Stringham, meanwhile, finds himself overwhelmed by familial strife, innate melancholy, and a ruinous taste for alcohol, which combine to spoil his life. His reappearances in the narrative punctuate his steady decline: he starts off with a promising job as assistant to an industrial magnate, but loses it along with his wife and his self-confidence. Eventually he is placed back under the custody of his childhood governess, who is the only person able to stop him from drinking. When Jenkins last encounters Stringham, he has been reduced to serving as a waiter in the army mess—the only Eton-educated soldier in such a lowly rank. Character, Powell suggests, doesn’t change over time. Rather, it unfolds, with the same drives and needs expressing themselves in shifting circumstances.
By the end of the Second World War, both Stringham and Templer have been killed, and both can be seen as having connived in their own deaths. They have left no mark on the world, not even the ordinary immortality of having children. They survive only in the memory of the narrator, and of the reader. The same is true of other major recurring characters in the sequence, who seem so vivid until they vanish: Sillery, an Oxford don obsessed with petty intrigues; Sir Magnus Donners, a rich businessman whose outré sexual tastes are the subject of fascinated gossip; and X. Trapnel, a louche, penniless writer whose life and legacy dominate the last three volumes of the Dance.

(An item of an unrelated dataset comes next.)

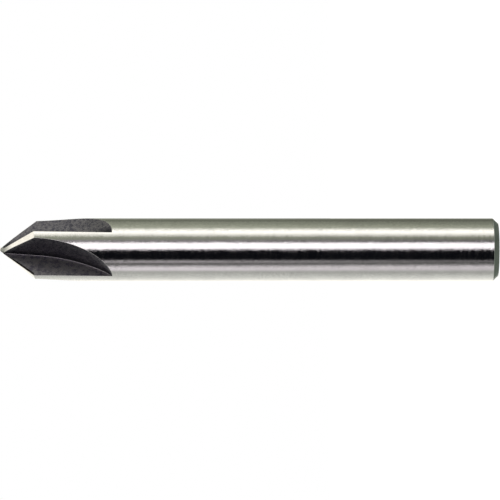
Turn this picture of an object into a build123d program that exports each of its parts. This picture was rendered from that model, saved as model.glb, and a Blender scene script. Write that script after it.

It is as a witness to all these stories, not as a protagonist of his own, that Powell conceives the role of Nicholas Jenkins. Indeed, one of the most important facts about the Dance, and its clearest point of contrast with In Search of Lost Time, is that its narrator is quite uninterested in himself. That is why, while we are never out of Nick’s company, we are also seldom alone with him. He is usually to be found on the fringes of some party, social set, or institution, observing the more vivid adventures of other people.
Thus the fourth volume, At Lady Molly’s, focuses on the chaotic, down-at-heel, but welcoming household of Molly Jeavons, where Nick is a frequent guest. The fifth, Casanova’s Chinese Restaurant, is named for one of the cheap establishments where he hangs out with his bohemian artist friends. The army, where Nick spends the seventh, eighth, and ninth volumes, is of course a setting devoid of privacy, where he is constantly exposed to the personalities of other soldiers, congenial or otherwise. And the eleventh book, Temporary Kings, is set at an international writers’ conference in Venice. All these places are hotbeds of gossip, rivalry, and intrigue, and while the Dance—like life itself—may appear tragic when seen as a whole, on a page-by-page basis it is often very funny. Powell has a sharp eye for the way people tend to turn into caricatures of themselves, a staple of English social comedy since Shakespeare and Jane Austen.